Cc: pem-dev(_at_)tis(_dot_)com
----------------
 
Bob,

        In response to Ted you stated "I believe that you are correct 
about the RFC's assumption that only the DN is displayed, and not all of 
the details about the certificate chain."  Reread 1422 and you'll see 
that the issue of what is displayed is not just an assumption, it is a 
requirement.

        Name subordination address multiple concerns, including 
facilitating uniqueness in user names.  However, a more important issue 
is the security implications of rogue CAs and the related semantic issue 
of who should certify whom.  This is not supposed to be a problem in the 
residential user case.  A residential user PCA in the US  might have the 
DN: "C=US, S=CA, O=Business-R-Us, OU=Residential-User-PCA."  However, 
that PCA should create under it a set of CAs, e.g., "C=US, 
S=Massachusetts" and "C=US, S=Utah."  Note there is no name relation 
between these CAs and the PCA, but that's OK by the 1422 rules.  Then a 
residential user might have a certificate of the form "C=US, 
S=Massachusetts, L=Boston, PA = 19 North Square, CN= Paul Revere."  In 
fact, this example in included in 1422, with the difference that the CA 
was more local, i.e., it went to the level of Boston, not just the state 
(really commonwealth) of Massachusetts.

Steve

================ and yet anothe reply ============

To: jueneman%wotan(_at_)gte(_dot_)com
Subject: Multiple uses of public keys a hazard?
Cc: pem-dev(_at_)tis(_dot_)com
-----------

Bob,

Your example states:

        One of the threats that was brought up fairly early in the PEM
        architecture days was the possibility that if the user is allowed 
        to generate his own public/private keys (which seems like a good
        idea, generally) and then bring the public key to the CA in the 
        form of a prototype certificate, then there was the possibility 
        that a devious user (that nasty Alice) might try to claim 
        authorship of a message originally signed by innocent Bob, by 
        taking Bob's public key and incorporating it in her own 
        certificate.

Is this a very serious threat?  Alice cannot substantiate a claim  of 
authorship by later signing anything else using the same private key 
used to sign the purloined document.  Yes, Alice could claim that she 
changed her key and no longer has the old private part, and with 
appropriate timing of her purported loss, the CRL history will 
substantiate that claim.  To really understand the threat we need to 
look at a concrete example, which you provide later.

        For example, suppose that the user receives a certificate from
        a PCA that is part of a "commercial" hierarchy, and he uses the
        public key in that certificate to purchase some stock.
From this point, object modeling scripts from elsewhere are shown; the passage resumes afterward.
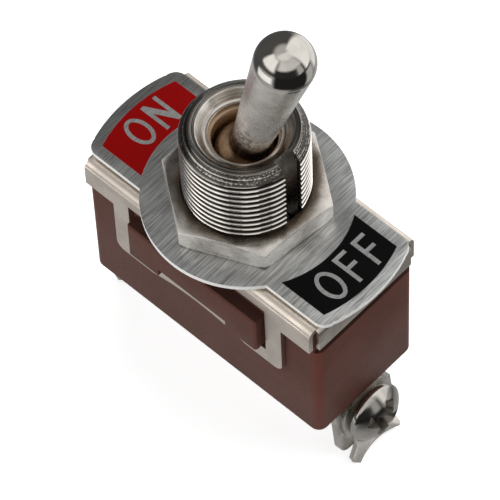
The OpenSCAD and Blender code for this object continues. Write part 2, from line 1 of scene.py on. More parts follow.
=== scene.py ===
"""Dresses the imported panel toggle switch: plating, brushed plate, threads, lettering and the studio."""

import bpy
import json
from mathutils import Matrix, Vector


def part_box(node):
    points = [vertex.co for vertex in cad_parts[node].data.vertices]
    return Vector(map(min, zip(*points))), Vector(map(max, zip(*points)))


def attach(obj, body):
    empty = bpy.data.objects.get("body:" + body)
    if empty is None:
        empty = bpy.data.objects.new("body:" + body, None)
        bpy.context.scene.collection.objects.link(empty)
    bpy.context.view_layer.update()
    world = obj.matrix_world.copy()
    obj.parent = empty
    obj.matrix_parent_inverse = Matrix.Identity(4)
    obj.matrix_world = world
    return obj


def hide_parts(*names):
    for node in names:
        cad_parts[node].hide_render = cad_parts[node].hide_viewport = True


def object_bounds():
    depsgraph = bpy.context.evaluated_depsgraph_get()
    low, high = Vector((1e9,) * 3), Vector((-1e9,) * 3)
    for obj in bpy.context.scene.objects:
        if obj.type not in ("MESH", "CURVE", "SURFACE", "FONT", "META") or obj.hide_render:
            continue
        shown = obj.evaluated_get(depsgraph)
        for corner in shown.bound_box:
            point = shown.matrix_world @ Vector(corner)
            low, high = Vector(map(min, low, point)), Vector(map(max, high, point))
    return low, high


bl_info = {
    "name": "Panel toggle switch",
    "version": (1, 0, 0),
    "blender": (4, 5, 0),
    "location": "3D View > Sidebar > Toggle switch",
    "description": "Dresses a panel toggle switch with its threads, plating, brushed plate and lettering",
    "category": "Object",
}

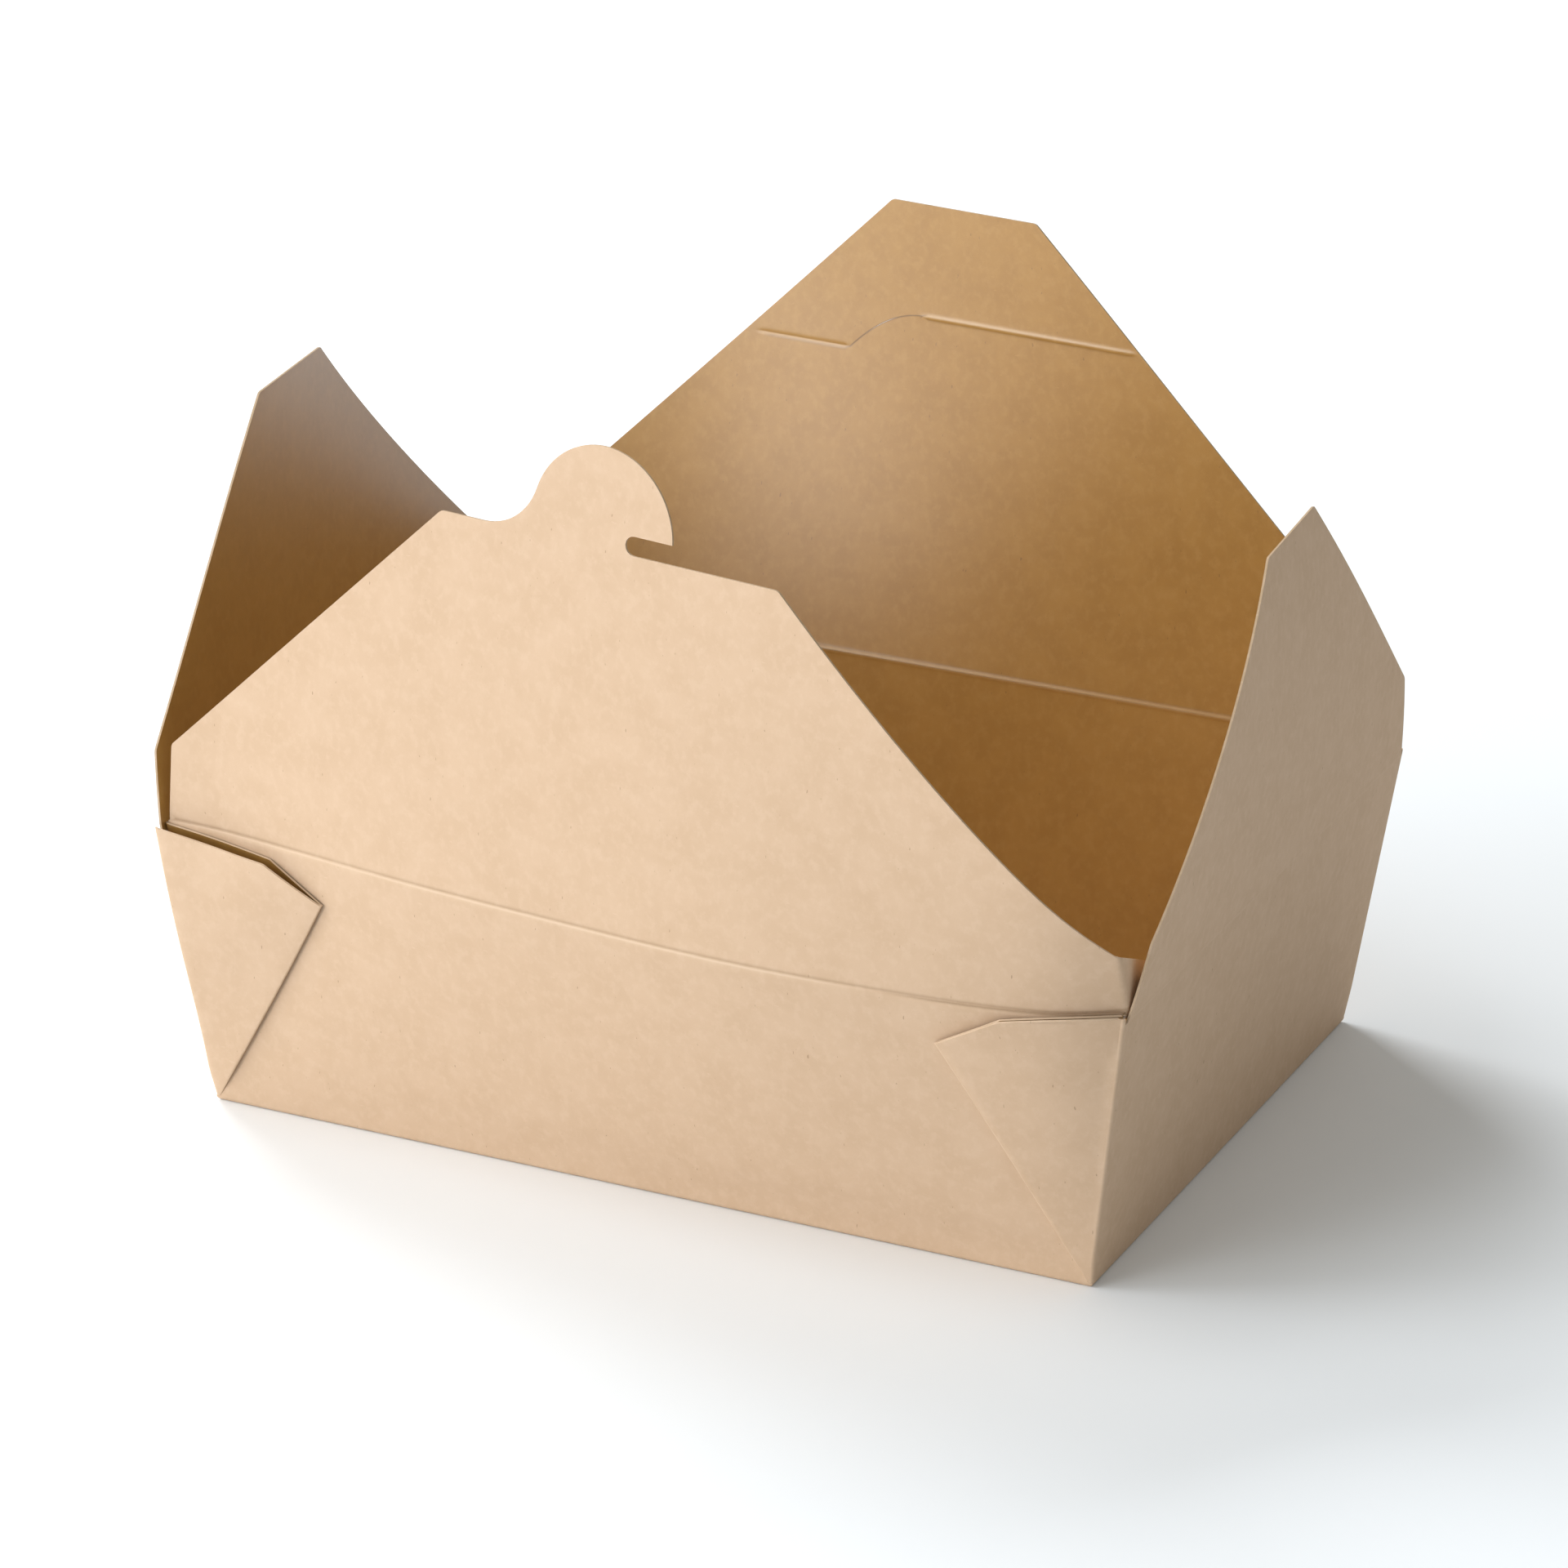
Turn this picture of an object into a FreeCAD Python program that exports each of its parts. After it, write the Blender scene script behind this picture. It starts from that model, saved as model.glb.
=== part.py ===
import FreeCAD, Part
import math
import os
from FreeCAD import Vector

# Folded kraft takeaway box: a flared tray with webbed corners and four open closing flaps.
# Origin: centre of the bottom, on its underside. +X runs along the length, -Y faces the
# front flap, +Z is up. Millimetres and degrees.

# Board
board = 0.45              # thickness of the paperboard
layer_gap = 0.12          # air between two layers folded flat on each other
fold_gap = 0.5            # height of the hinge line between a wall and its flap
score_depth = 0.12        # depth of a pressed crease line
score_width = 0.9         # width of a pressed crease line
cut_width = 0.4           # width of a die-cut slit

# Tray
base_length = 197.0       # bottom, over the end walls
base_width = 141.0        # bottom, over the folded corner webs
wall_height = 62.5        # height of the back wall's crease
end_crease_drop = 1.5     # how far the end walls' creases lie below it
front_crease_rise = 0.6   # how far the front wall's crease lies above it
end_flare = 8.1           # how far each end wall leans out at its crease
side_flare = 6.6          # how far each long wall leans out at its crease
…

Is there 
        any way that he could wait a day to see whether the stock goes 
        up or down, and then repudiate his purchase by claiming that
        the alleged signature was based on a Persona certificate
        (that happened to have the same public key) that either wasn't
        his or clearly wasn't intended for use for commercial 
        transactions?

The stock broker would have a signed message and a certification path 
under a commercial PCA, plus the relevant CRLs.  If the user tries to 
repudiate this transaction, the existence of PERSONA certificate 
containing his public key is not a relevant piece of evidence.  The 
proof used by the broker would rely on the PCA policy, which would 
presumably include a requirement that the CA did a reliable job in 
certifying the user (since this is a commercial quality PCA). 

So, I really believe this is a red herring, although I agree that the 
issues are subtle and require careful evaluation to come to that 
conclusion.

Steve

===========  still another reply =====================

To: jueneman%wotan(_at_)gte(_dot_)com
Cc: pem-dev(_at_)tis(_dot_)com
-------------

Bob,

Just a few comments about your response to Ed.  You state

        Since the IPRA has not yet been established, we have that 
        situation now. I won't try to defend having an IPRA, as it adds 
        very little in the way of trust. It merely provides a means of 
        exchanging CRLs across PCA domains.
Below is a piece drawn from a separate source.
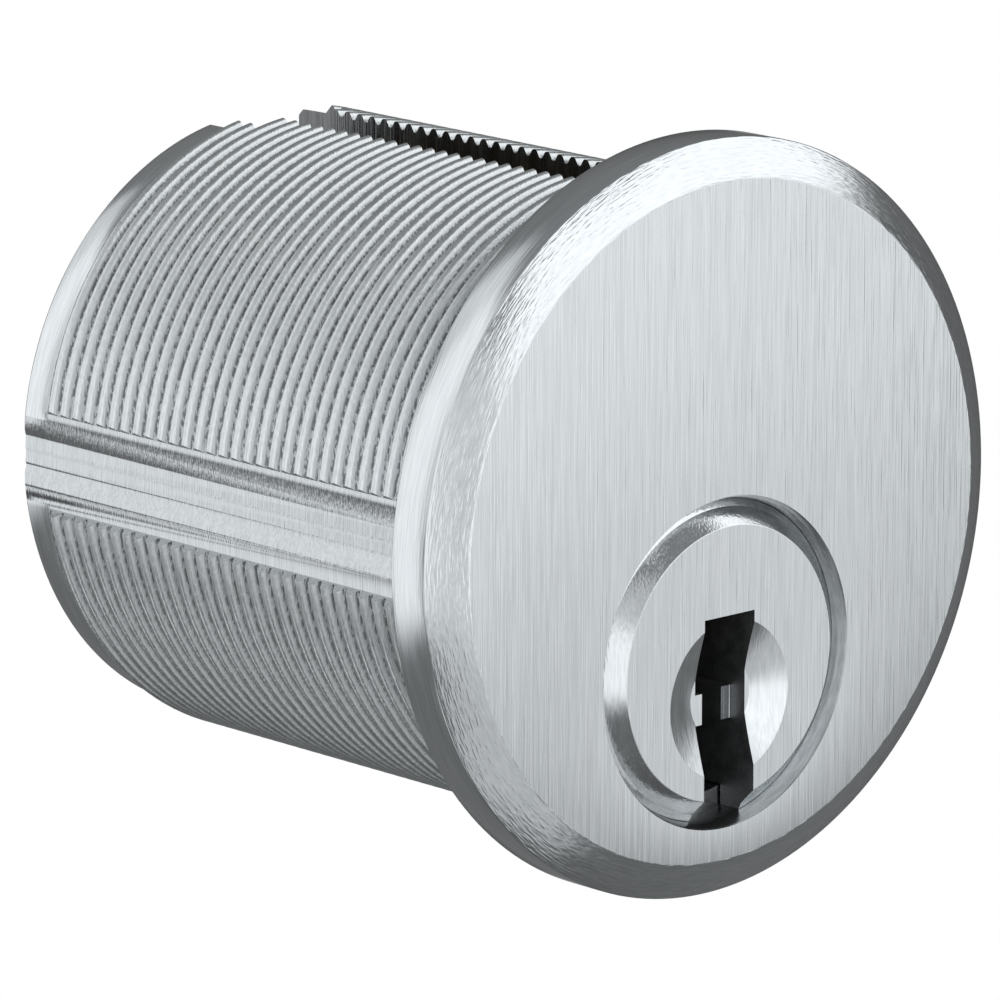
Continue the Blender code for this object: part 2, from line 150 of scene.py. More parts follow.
# %% [markdown]
# The head, the core under the thread and the plain pilot are one turning. Its sharp corners get a small
# round each, as a lathe tool and the brushing leave them. The round is cut into the mesh before anything
# else, so that it runs around the whole corner.

# %% Turn the head, core and pilot
def round_edges(piece, width, least_angle=25):
    """Rounds every edge that is sharper than the angle, with two faces across the round."""
    only(piece)
    bevel = piece.modifiers.new("Small rounds", "BEVEL")
    bevel.width = width
    bevel.segments = 2
    bevel.limit_method = "ANGLE"
    bevel.angle_limit = math.radians(least_angle)
    bpy.ops.object.modifier_apply(modifier=bevel.name)


def report(piece):
    """Prints how many faces a piece has and the box that it fills."""
    low = [round(min(v.co[i] for v in piece.data.vertices), 5) for i in range(3)]
    high = [round(max(v.co[i] for v in piece.data.vertices), 5) for i in range(3)]
    print(piece.name, "faces", len(piece.data.polygons), "from", low, "to", high)


HEAD_RIM_WIDTH = 0.0021
HEAD_BEVEL_WIDTH = 0.0017
CORNER_ROUND = 0.00005
PILOT_CHAMFER = 0.0003
head_outline = [
    (0.0, FACE_Y),
    (HEAD_RADIUS - HEAD_BEVEL_WIDTH, FACE_Y),
    (HEAD_RADIUS, -HEAD_RIM_WIDTH),
    (HEAD_RADIUS, 0.0),
    (CORE_RADIUS, 0.0),
    (CORE_RADIUS, PILOT_Y),
    (PILOT_RADIUS, PILOT_Y),
    (PILOT_RADIUS, REAR_Y - PILOT_CHAMFER),
    (PILOT_RADIUS - PILOT_CHAMFER, REAR_Y),
    (0.0, REAR_Y),
]
shell = turned("dressed_shell", head_outline, HEAD_STEPS, "turned rim")
round_edges(shell, CORNER_ROUND)
report(shell)

# %% [markdown]
# Each face then gets its finish by its place: the flat front is brushed, the faces around it are the turned
# bevel, and the rest stays as the rim was turned. The small round at the front's edge goes with the bevel,
# so it shines as one thin line.

# %% Tell the brushed face from the bevel
STRAIGHT_AHEAD = -0.99


def in_front(face, front_y, round_width):
    """Whether a face lies in the flat front, and not in the small round at its edge."""
    return face.center.y < front_y + round_width / 4 and face.normal.y < STRAIGHT_AHEAD


for title in ("brushed face", "turned bevel"):
    shell.data.materials.append(finish[title])
for face in shell.data.polygons:
    if in_front(face, FACE_Y, CORNER_ROUND):
        face.material_index = 1
    elif face.center.y < -HEAD_RIM_WIDTH:
        face.material_index = 2
brushed = sum(face.material_index == 1 for face in shell.data.polygons)
print("brushed faces:", brushed)

# %% [markdown]
# The thread is the feature that the eye goes to, and a die cuts it as one long helix. So one tooth is drawn
# in section first. The flanks stand at thirty degrees, and the crest and the root are flats with rounded
# corners.

# %% Draw one tooth of the thread
PITCH = 0.00084
CREST_FLAT = 0.00027
ROOT_FLAT = 0.00015
FLANK_LEAN = math.radians(30)
CREST_ROUND = 0.00021
ROOT_ROUND = 0.00011
CREST_STEPS = 5
ROOT_STEPS = 3
THREAD_DEPTH = (PITCH - CREST_FLAT - ROOT_FLAT) / 2 / math.tan(FLANK_LEAN)
root_radius = CREST_RADIUS - THREAD_DEPTH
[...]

The IPRA facilitates CRL distribution and distribution of PCA public 
keys.  Moreover, the IPRA serves to ensure that PCAs live up to their 
policy statements, i.e., should users demonstrate that a PCA is not 
acting in a fashion consistent with its policy statement, the IPRA is 
capable of decertifying the PCA.  This also has the potential to put 
some teeth into the common certification policy defined in 1422.

        If you wish to set up a autonomous PCA that doesn't send its CRLs 
        to the IPRA, you are free to do so, and your PEM implementations 
        will still function correctly. The IETF may object if you claim 
        that your PCA is PEM-compliant, but lightening won't strike you 
        down. 

Well, once the IPRA is up and running, a compliant PEM UA would reject a 
message where the certification path fails to terminate with a PCA 
certificate signed by the IPRA.  Also, the CRLs for any CAs under the 
non-affiliated PCA would not be globally available to other users 
through the mechanisms defined in 1422.  This too would be cause for 
rejecting an incoming message from a user certified under a CA under 
that PCA.  Thus once the IPRA is operational and the existing PCAs are 
signed up, non-affiliated PCAs will become islands apart from the rest 
of the Internet certification system.

Steve

========  ibid. =======================

To: jueneman%wotan(_at_)gte(_dot_)com
Subject: Re: DN name mapping, redux 
Cc:  pem-dev(_at_)tis(_dot_)com, 
-----------
Bob,

        You asked "Maybe I should ask anyone who is more familiar with the 
actual operation of X.500 than I am, exactly how an X.509 certificate 
would be retrieved, and what the correlation is between the DN that is 
used to do the searching and the DN that is contained within the X.509 
certificate itself."   The primary index used to find an entry in X.500 
is precisely the DN and it is exactly that DN which one would expect to 
find in a certificate stored in the directory entry. (One might find 
other certificates in a directory entry, but the semantics of finding 
these other certificates in a directory entry to which they do not 
syntactically correspond is not always clear.)  One can search for a 
directory entry based on other (non-distinguished) entry attributes, but 
the physical distribution of DSAs may make it very expensive to perform 
such searches. 

You go on to ask "Would we expect to find individual entries for each of 
the various roles that an individual might play as DNs in the directory, 
with the certificate that corresponds to that particular DN included 
along with a number of other attributes such as postal address?"  Yes, 
each role could be represented by a separate organization role entity 
and the certificate for that role would be stored in that entry.  There 
is a roleOccupant attribute that can be used to point to the entry 
corresponding to the person currently filling the role.

I think these responses address your later questions.